There are pictures of fewer than two dozen planets orbiting stars outside the Solar System. But astronomers have discovered nearly nine hundred of them. Ever wonder how they find what they can't see? See Searching for Extrasolar Planets.
It's part of the Zooniverse citizen science project. You need to register to take part, but you can try out the tutorial and look through the guide, etc. without doing that. People are looking at data from the Kepler mission to search out patterns that suggest a planet is transiting (going in front of) a star.
Citizen scientists taking part in the PlanetHunters project found a planet in October 2012 from studying the data from NASA's Kepler mission. It’s been named PH1 and it orbits a double star which is also orbited by another pair of stars at about 900 times the Earth-Sun distance. PH1 is somewhat larger than Neptune and orbits every 137 days.
I'm a bit behind on new planets. The Planet Hunters project discovered a second confirmed planet last mongth - so there's now a PH2. It's in the habitable zone of its star, but is a gas planet like Jupiter so not likely to have life on it.

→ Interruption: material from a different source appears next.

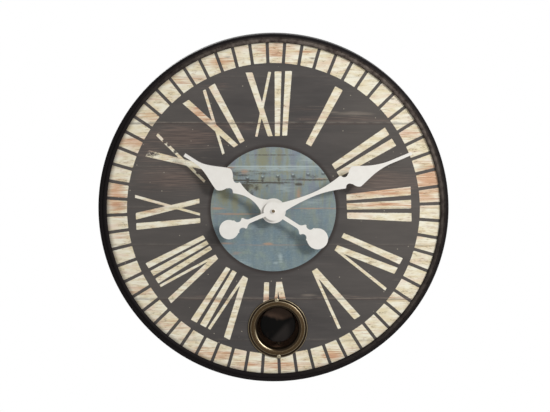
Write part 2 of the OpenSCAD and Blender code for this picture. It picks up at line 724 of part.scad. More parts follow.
module hand_nut() color("#5b4a2c") on_axis() difference() {
    union() {
        bar(centre_at, hand_nut_r, minute_face_h, minute_face_h + hand_nut_t - 0.5);
        taper(centre_at, hand_nut_r, hand_nut_r - 0.5, minute_face_h + hand_nut_t - 0.5,
            minute_face_h + hand_nut_t);
    }
    bar(centre_at, nut_hole_r + press_gap, 0, minute_face_h + 5);
}
module minute_arbor() color("#c9a75a") on_axis() {
    bar(centre_at, 1, train_plate_h + 0.1, stator_h + 0.4);
    bar(centre_at, arbor_r, stator_h + 0.3, minute_face_h - hand_t);
    bar(centre_at, nut_hole_r, minute_face_h - hand_t, minute_face_h + hand_nut_t + 0.6);
    wheel(centre_at, 2, minute_module, cannon_teeth, cannon_phase);
}
module hour_wheel() color("#e3dfcf") on_axis() difference() {
    union() {
        wheel(centre_at, 1, hour_module, hour_teeth, hour_phase);
        bar(centre_at, pipe_r, layer_h(1), hour_face_h);
    }
    bar(centre_at, arbor_r + run_gap, 0, minute_face_h);
}
module minute_wheel() color("#e3dfcf") on_axis() difference() {
    union() {
        wheel(minute_at, 2, minute_module, minute_teeth, minute_phase);
        bar(minute_at, 1.6, layer_h(2), layer_h(1) + wheel_t);
        wheel(minute_at, 1, hour_module, minute_pinion_teeth, minute_pinion_phase);
    }
    bar(minute_at, 0.9 + run_gap, 0, mv_front_h);
}
module setting_knob() color("#d8d4c6") on_axis() {
    wheel(knob_at, 2, minute_module, knob_teeth, knob_phase);
    bar(knob_at, 1.5, mv_back_h - 0.6, layer_h(2) + wheel_t + 0.5);
    difference() {
        bar(knob_at, 6.5, mv_back_h - 3, mv_back_h - 0.4);
        for (i = [0:17]) translate([knob_at[0], 0, knob_at[1]]) rotate([0, i * 20, 0])
            translate([6.9, -mv_back_h, 0]) rotate([90, 0, 0])
                translate([0, 0, -4]) cylinder(r = 0.8, h = 5);
    }
}

// Going train
module centre_wheel() color("#d9bd6e") on_axis() difference() {
    union() {
        wheel(centre_at, 3, centre_module, centre_teeth, centre_phase);
        bar(centre_at, 2.6, layer_h(3) - 0.4, layer_h(3) + wheel_t);
    }
    bar(centre_at, arbor_r + run_gap, 0, mv_front_h);
}
module third_wheel() color("#e3dfcf") on_axis() {
    wheel(third_at, 3, centre_module, third_pinion_teeth, third_pinion_phase);
    wheel(third_at, 4, third_module, third_teeth, third_phase);
    staff(third_at, staff_r);
}
module seconds_wheel() color("#e3dfcf") on_axis() {
    wheel(seconds_at, 4, third_module, seconds_pinion_teeth, seconds_pinion_phase);
    wheel(seconds_at, 5, seconds_module, seconds_teeth, seconds_phase);
    staff(seconds_at, staff_r);
}
module step_wheel() color("#e3dfcf") on_axis() {
    wheel(step_at, 5, seconds_module, step_pinion_teeth, step_pinion_phase);
    wheel(step_at, 6, step_module, step_teeth, step_phase);
    staff(step_at, staff_r);
}
rotor_magnet_h = stator_h + 0.3;
module rotor_pinion() color("#e3dfcf") on_axis() {
    wheel(rotor_at, 6, step_module, rotor_teeth, rotor_phase);
    bar(rotor_at, 0.8, rotor_magnet_h, mv_in_front - 0.3);
    bar(rotor_at, pivot_r, train_plate_h + 0.2, mv_in_front + 0.8);
}
module rotor_magnet() color("#6d6f73") on_axis() difference() {
    bar(rotor_at, rotor_magnet_r, rotor_magnet_h, rotor_magnet_h + rotor_magnet_t);
    bar(rotor_at, 0.8 + press_gap, 0, mv_front_h);
}

// Pendulum

module pendulum_lever() color("#ddd9cc") on_axis() difference() {
    union() {
        sheet(lever_h, lever_t) {
            rect([-lever_w / 2, peg_z - lever_w / 2], [lever_w / 2, pivot_z]);
            translate([0, magnet_z]) circle(r = magnet_r + 1);
        }
        bar([0, pivot_z], lever_hub_r, lever_h + lever_t / 2 - lever_hub_t / 2,
            lever_h + lever_t / 2 + lever_hub_t / 2);
        bar([0, peg_z], peg_r, lever_h, rod_h + rod_t + 0.4);
        bar([0, peg_z], peg_r + 0.6, rod_h + rod_t + 0.4, rod_h + rod_t + 1.2);
    }
    bar([0, pivot_z], pin_r + run_gap, 0, mv_front_h);
}
module lever_magnet() color("#7b7d80") on_axis()
    bar([0, magnet_z], magnet_r, lever_h + lever_t, lever_h + lever_t + magnet_t);
module pendulum_rod() color("#4a3a24") on_axis() {
    sheet(rod_h, rod_t) {
        difference() {
            union() {
                translate([0, peg_z]) circle(r = eye_r);
                rect([-rod_w / 2, rod_end_z], [rod_w / 2, peg_z]);
            }
            translate([0, peg_z]) circle(r = peg_r + 0.15);
        }
    }
    translate([0, -bob_h, rod_tip_z]) cylinder(r = thread_r, h = rod_end_z - rod_tip_z + 3);
}

// Lens of two shallow domes with a square edge
dome = (bob_t - bob_edge) / 2;
dome_r = (bob_r * bob_r + dome * dome) / (2 * dome);
module pendulum_bob() color("#221d19") on_axis() difference() {
    turned([0, bob_z]) intersection() {
        translate([0, bob_h + bob_t / 2 - dome_r]) circle(r = dome_r, $fn = 720);
        translate([0, bob_h - bob_t / 2 + dome_r]) circle(r = dome_r, $fn = 720);
        rect([0, bob_h - bob_t], [bob_r, bob_h + bob_t]);
    }
    sheet(rod_h - 0.2, rod_t + 0.4)
        rect([-rod_w / 2 - 0.2, rod_end_z - 0.3], [rod_w / 2 + 0.2, bob_z + bob_r + 1]);
    translate([0, -bob_h, bob_z - bob_r - 1]) cylinder(r = thread_r + 0.2, h = bob_r);
}
module rating_nut() color("#6b5734") on_axis() difference() {
    translate([0, -bob_h, bob_z - bob_r - nut_t - 0.1]) cylinder(r = nut_r, h = nut_t);
    translate([0, -bob_h, bob_z - bob_r - nut_t - 1]) cylinder(r = thread_r + 0.02, h = nut_t + 3);
}

// Battery, lying along X with its nub to the right
module battery() color("#4d5054") on_axis() {
    translate([-battery_len / 2, -battery_h, battery_z]) rotate([0, 90, 0])
        cylinder(r = battery_r, h = battery_len - battery_nub);
    translate([battery_len / 2 - battery_nub - 0.1, -battery_h, battery_z]) rotate([0, 90, 0])
        cylinder(r = battery_nub_r, h = battery_nub + 0.1);
}

case_rim();
dial_panel();
window_bezel();
bezel_screws();
dial_clips();
clip_screws();
back_cover();
cover_screws();
hanger_block();
hanger_plate();
hanger_screws();
wall_pads();
movement_front_case();
movement_rear_case();
train_plate();
threaded_bushing();
rubber_gasket();
dial_washer();
dial_nut();
motor_stator();
motor_coil();
circuit_board();
quartz_crystal();
positive_contact();
negative_contact();
drive_coil();
drive_bobbin();
pivot_pin();
minute_arbor();
minute_hand();
hand_nut();
hour_wheel();
hour_hand();
minute_wheel();
setting_knob();
centre_wheel();
third_wheel();
seconds_wheel();
step_wheel();
rotor_pinion();
rotor_magnet();
pendulum_lever();
lever_magnet();
pendulum_rod();
pendulum_bob();
rating_nut();
battery();
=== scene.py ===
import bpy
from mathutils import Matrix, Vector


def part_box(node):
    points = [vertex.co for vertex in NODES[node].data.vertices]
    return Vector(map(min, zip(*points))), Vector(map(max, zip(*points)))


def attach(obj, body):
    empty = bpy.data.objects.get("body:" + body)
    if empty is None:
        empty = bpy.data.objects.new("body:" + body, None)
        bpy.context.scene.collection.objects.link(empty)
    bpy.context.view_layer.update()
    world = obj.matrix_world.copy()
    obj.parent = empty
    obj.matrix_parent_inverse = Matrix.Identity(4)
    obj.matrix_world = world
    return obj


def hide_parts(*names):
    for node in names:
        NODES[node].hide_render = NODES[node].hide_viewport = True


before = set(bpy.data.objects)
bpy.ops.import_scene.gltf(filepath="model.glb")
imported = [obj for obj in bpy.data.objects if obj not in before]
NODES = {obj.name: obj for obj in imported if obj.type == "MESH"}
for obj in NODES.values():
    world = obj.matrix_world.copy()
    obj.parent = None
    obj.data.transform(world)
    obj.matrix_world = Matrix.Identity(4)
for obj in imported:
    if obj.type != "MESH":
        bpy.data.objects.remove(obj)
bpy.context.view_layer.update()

# A round plank-dial wall clock with a pendulum window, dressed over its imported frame.
# Shapes are worked out in millimetres about the hands' axis: x to the right, z up, and h forward
# from the wall. place() turns them into the frame's metres.

import logging
import math
from dataclasses import dataclass
from enum import Enum

import bmesh
import bpy
import numpy as np
from mathutils import Matrix, Vector

Array, Object = np.ndarray, bpy.types.Object
Tree, Node, Material = bpy.types.NodeTree, bpy.types.Node, bpy.types.Material

log = logging.getLogger("clock")
MM = 0.001
# Edges bent by more degrees than this are softened, and stay sharp in the shading
SHARP = 35.0
# Faces bent by fewer degrees than this are one plane
FLAT = 1.0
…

Planet Hunters have also found 31 good planet candidates, but there needs to be more data to confirm them.
If you want to join in the search, the website is Planet Hunters. I've been having a go, but I haven't seen anything that looks even vaguely promising. But you never know!
In May a reaction wheel failed on the Kepler spacecraft. It needs three to position itself precisely in three dimensions but that left it with only two. It had a spare, but that was already in use after a previous failure.

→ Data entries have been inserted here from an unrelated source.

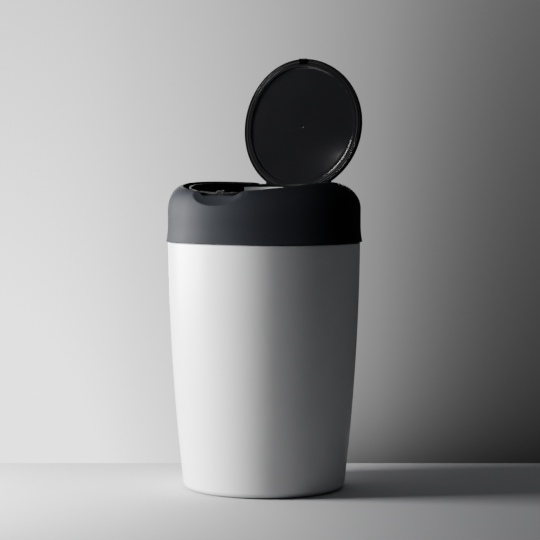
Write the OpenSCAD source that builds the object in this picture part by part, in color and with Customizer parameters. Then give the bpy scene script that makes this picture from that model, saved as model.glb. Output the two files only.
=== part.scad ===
// Twist-type nappy bin: a tapered tub, a lift-off head with a flip lid, a film
// cassette and a twist sleeve with a ring of sprung gripper fingers.
// Millimetres, +Z up, origin on the floor under the middle of the tub, front is -Y.

/* [Tub] */
// Height of the tub's shoulder, where the head begins
tub_h = 321.5; // [300:0.5:340]
// Radius of the tub's wall at the shoulder
tub_top_r = 125.2; // [122:0.1:130]
// Radius of the tub's wall just above the floor
tub_foot_r = 105; // [95:0.5:112]
// Outward bow of the tub's side, half way up
side_bow = 4.3; // [1:0.1:8]
// Radius of the rounding round the tub's foot
foot_round = 8; // [4:0.5:12]
// Wall of the tub
tub_wall = 2.6; // [2:0.1:3.5]
// Floor of the tub
tub_floor_t = 3; // [2.5:0.1:5]
// Width of the ledge between the tub's wall and the neck that the head stands over
ledge_w = 5.2; // [4.6:0.1:6.4]
// Height of the neck above the shoulder
neck_h = 18.5; // [14:0.5:22]

/* [Feet] */
// Radius of one foot pad
pad_r = 9; // [6:0.5:12]
// Thickness of a foot pad
pad_t = 2; // [1.5:0.1:3]
// Height of the tub's floor above the ground, which is how far a pad stands proud
pad_proud = 1; // [0.6:0.1:1.4]
// Distance from the tub's foot in to the middle of a pad
pad_inset = 21; // [18:1:34]

/* [Support collar] */
// Wall of the collar that hangs in the neck
collar_wall = 2.4; // [2:0.1:3]
// Depth of the collar's well below the neck's rim
collar_depth = 42.5; // [38:0.5:44]
// Thickness of the collar's floor
collar_floor_t = 2.8; // [2:0.1:4]
// Thickness of the flange that lies on the neck's rim
flange_t = 2; // [1.5:0.1:3]
// Height of the bearing hub in the middle of the collar
hub_h = 10; // [7:0.5:12]
// Wall of the bearing hub
hub_wall = 3.9; // [3:0.1:4.5]

/* [Cassette] */
// Width of the film cassette's ring, from its hole to its edge
cassette_w = 29.4; // [27:0.1:31]
// Height of the film cassette
cassette_h = 51; // [44:0.5:51]
// Room between the sleeve's grip rim and the hole through the cassette
hole_room = 2.6; // [2.2:0.1:4]
// Wall of the cassette's tray and cap
cassette_wall = 2; // [1.5:0.1:2.4]
// Width of the slot that the film comes out of
film_slot = 3.6; // [3:0.1:5]
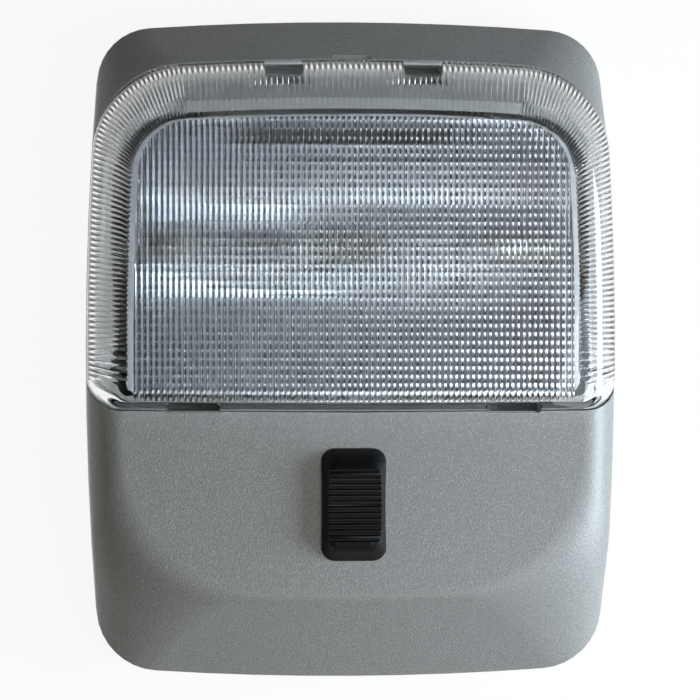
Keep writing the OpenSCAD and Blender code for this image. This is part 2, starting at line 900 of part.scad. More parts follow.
module supply_strip() {
    y = -base_end - slide_gap;
    top = base_top + strip_t;
    color([0.72, 0.71, 0.69]) {
        block(-rail_w / 2, rail_w / 2, y - strip_t, switch_y + carriage_l / 2 + travel, base_top, top);
        block(-blade_w / 2, blade_w / 2, y - strip_t, y + strip_t, base_top, top);
        block(-blade_w / 2, blade_w / 2, y - strip_t, y, blade_low, top);
    }
}

module contact_rivets() {
    top = strip_z + strip_t;
    color([0.75, 0.76, 0.78]) rivet_places() {
        bore(rivet_head_r, rivet_sunk, rivet_sunk + rivet_head_h);
        bore(rivet_r, rivet_sunk, top + rivet_head_h / 2);
        bore(rivet_head_r, top, top + rivet_head_h);
    }
}

module switch_base() {
    side = rail_x + rail_t;
    rail_start = base_start + rail_gap;
    color([0.13, 0.13, 0.14]) difference() {
        union() {
            block(-side, side, -base_end, -base_start, base_top - base_t, base_top);
            both_sides() {
                block(rail_x, side, -base_end, -rail_start, base_top - sink, carriage_top);
                block(side - sink, ear_x, switch_y - ear_r, switch_y + ear_r, base_top - base_t, base_top);
            }
            switch_screw_places() bore(ear_r, base_top - base_t, base_top);
        }
        switch_screw_places() bore(screw_r + lens_gap, base_top - base_t - sink, base_top + sink);
        for (i = [-1:1])
            translate([-rail_x + notch_deep, switch_y + i * notch_step, 0])
                bore(2 * notch_deep, base_top, high);
    }
}

module switch_screws() {
    length = 7;
    low = base_top - base_t - head_h;
    color([0.72, 0.73, 0.75]) switch_screw_places()
        translate([0, 0, low + head_h + length]) mirror([0, 0, 1]) screw(pilot_r - thread_gap, length);
}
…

The analysis of the data goes on because there is LOTS of it, but also NASA engineers haven't been idle. Since the optics are still ok, yesterday they began a set of tests to try to see if they could get one of the two failed reaction wheels working again. The tests are set to continue for about a week and they should tell us whether there's some hope of recovering Kepler.
The tests on the Kepler spacecraft's reaction wheels have had some success. There is movement in both of them. At least one of them needs to be working in order to point the spacecraft accurately enough to make its precision observations.
BUT the big test is yet to come. The wheels need to move smoothly, so the critical test is to see how much friction they are generating.
NASA has announced, "Following months of analysis and testing, the Kepler Space Telescope team is ending its attempts to restore the spacecraft to full working order, and now is considering what new science research it can carry out in its current condition."
The loss of the reaction wheels mean that the spacecraft can't be positioned accurately enough for its planet-hunting task. However so far the optics are still in good working order. So there may be a further use for Kepler.
Why would the Kepler spacecraft need three gyros to position itself properly? Here is a great infographic that explains the pointing precision it needs for its measurements by taking you into a movie theater and using that scale: A Matter of Scale
It comes down to keeping a grain of salt on the popcorn in view at a distance of a quarter of a mile!
NASA asked for proposals for science that could be done with the Kepler spacecraft. They got 42 papers and are now assessing them for scientific value, how well they match Kepler's capability, and of course, cost. So there might be a new mission for what has been a superb instrument.